Do not reprove a scoffer, or he will hate you; reprove a wise man, and he will love you. Give instruction to a wise man, and he will be still wiser; teach a righteous man, and he will increase in learning. The fear of the LORD is the beginning of wisdom, and the knowledge of the Holy One is insight. – Proverbs 9:8-10
I remember sitting in a Bible study many years ago where the leader said we need to have a “teachable spirit.” I don’t remember much of anything else from that study, but I did walk away with the idea that I need to be open to being taught or in other words… rebuked.
Unfortunately, I can’t say I’ve always lived up to that standard. There have been too many times when I have been told something I didn’t like and I handled it poorly. I walked away not thinking very highly of the person who rebuked me.

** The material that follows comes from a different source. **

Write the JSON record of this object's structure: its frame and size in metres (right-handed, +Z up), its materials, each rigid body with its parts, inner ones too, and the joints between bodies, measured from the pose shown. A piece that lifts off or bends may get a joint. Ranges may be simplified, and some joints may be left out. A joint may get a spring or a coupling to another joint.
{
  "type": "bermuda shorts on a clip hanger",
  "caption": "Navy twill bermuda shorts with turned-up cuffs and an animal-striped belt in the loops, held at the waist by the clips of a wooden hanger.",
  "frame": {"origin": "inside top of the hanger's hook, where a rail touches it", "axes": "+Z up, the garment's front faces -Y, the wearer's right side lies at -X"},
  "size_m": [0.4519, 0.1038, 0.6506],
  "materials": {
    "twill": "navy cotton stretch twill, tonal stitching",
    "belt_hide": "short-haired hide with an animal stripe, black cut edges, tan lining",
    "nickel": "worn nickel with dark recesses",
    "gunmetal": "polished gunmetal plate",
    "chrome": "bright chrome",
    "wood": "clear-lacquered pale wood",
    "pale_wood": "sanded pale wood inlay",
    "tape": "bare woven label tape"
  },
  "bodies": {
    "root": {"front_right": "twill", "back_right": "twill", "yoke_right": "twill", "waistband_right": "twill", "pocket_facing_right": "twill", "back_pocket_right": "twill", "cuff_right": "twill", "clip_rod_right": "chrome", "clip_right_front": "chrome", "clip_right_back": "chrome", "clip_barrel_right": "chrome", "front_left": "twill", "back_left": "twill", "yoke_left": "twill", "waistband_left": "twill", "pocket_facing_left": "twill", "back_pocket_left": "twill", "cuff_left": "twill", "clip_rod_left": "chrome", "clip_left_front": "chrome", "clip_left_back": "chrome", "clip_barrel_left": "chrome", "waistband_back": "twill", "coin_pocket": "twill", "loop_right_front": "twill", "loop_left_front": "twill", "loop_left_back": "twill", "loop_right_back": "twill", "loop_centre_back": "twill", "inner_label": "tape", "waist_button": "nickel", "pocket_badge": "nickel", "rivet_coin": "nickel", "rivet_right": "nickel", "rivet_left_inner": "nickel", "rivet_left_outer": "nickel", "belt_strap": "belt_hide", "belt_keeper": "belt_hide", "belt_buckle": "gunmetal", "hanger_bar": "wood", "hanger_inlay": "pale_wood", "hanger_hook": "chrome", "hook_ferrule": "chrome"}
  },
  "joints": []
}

When I teach I know I can get into an annoying little habit of using certain words repeatedly. I might say the word “junk” or “stuff” (two examples I’ve overused) so many times in one lesson that it’ll be bothersome to people. When I hear critical comments about this, I react. This can be especially troublesome if these comments are coming from someone close to me. My first reaction is usually a defensive one. I might become argumentative. However, if I take a few moments and reflect on what was said, I could very well learn something. Because the “rebuke” is coming from someone close, I have to remember they probably have my best interests at heart. If I listen to their comment, there is a good chance I will learn something.

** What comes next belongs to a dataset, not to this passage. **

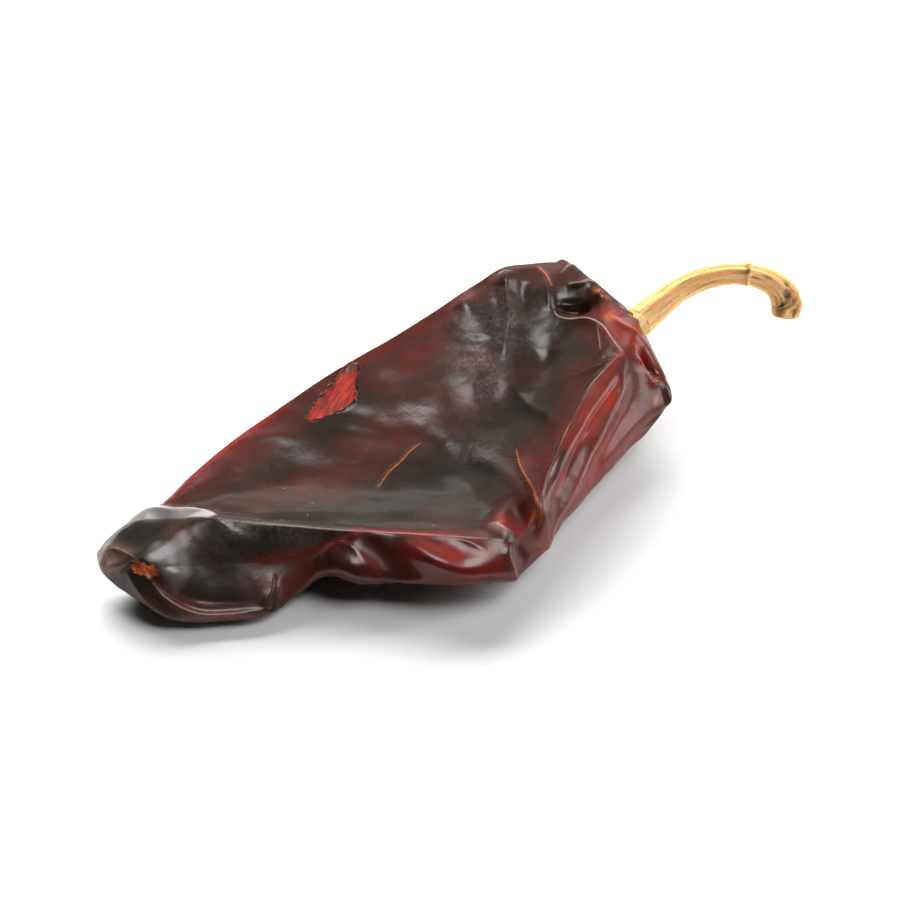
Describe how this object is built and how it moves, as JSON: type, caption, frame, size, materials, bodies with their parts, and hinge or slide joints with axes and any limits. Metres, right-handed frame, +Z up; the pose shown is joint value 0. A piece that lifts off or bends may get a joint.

But the other side of this coin is equally important. What if we are doing the rebuking? Proverbs tells we are not to reprove a “scoffer,” which would seem to be someone unwise. There are times we just need to be quiet and walk away. Yes we might know someone needs a wrong pointed out to them, but are they wise enough to receive it?
Or you may very well come to the conclusion that this is a particular situation in which it might be the best thing for you to just be quiet and move along.
Do you have a teachable spirit? Or to put it another way, are you wise enough to listen, accept and learn from rebuke? Your first reaction might be to defend your or justify you position, but the writer of Proverbs tells us we will be “still wiser” if we listen to reproof.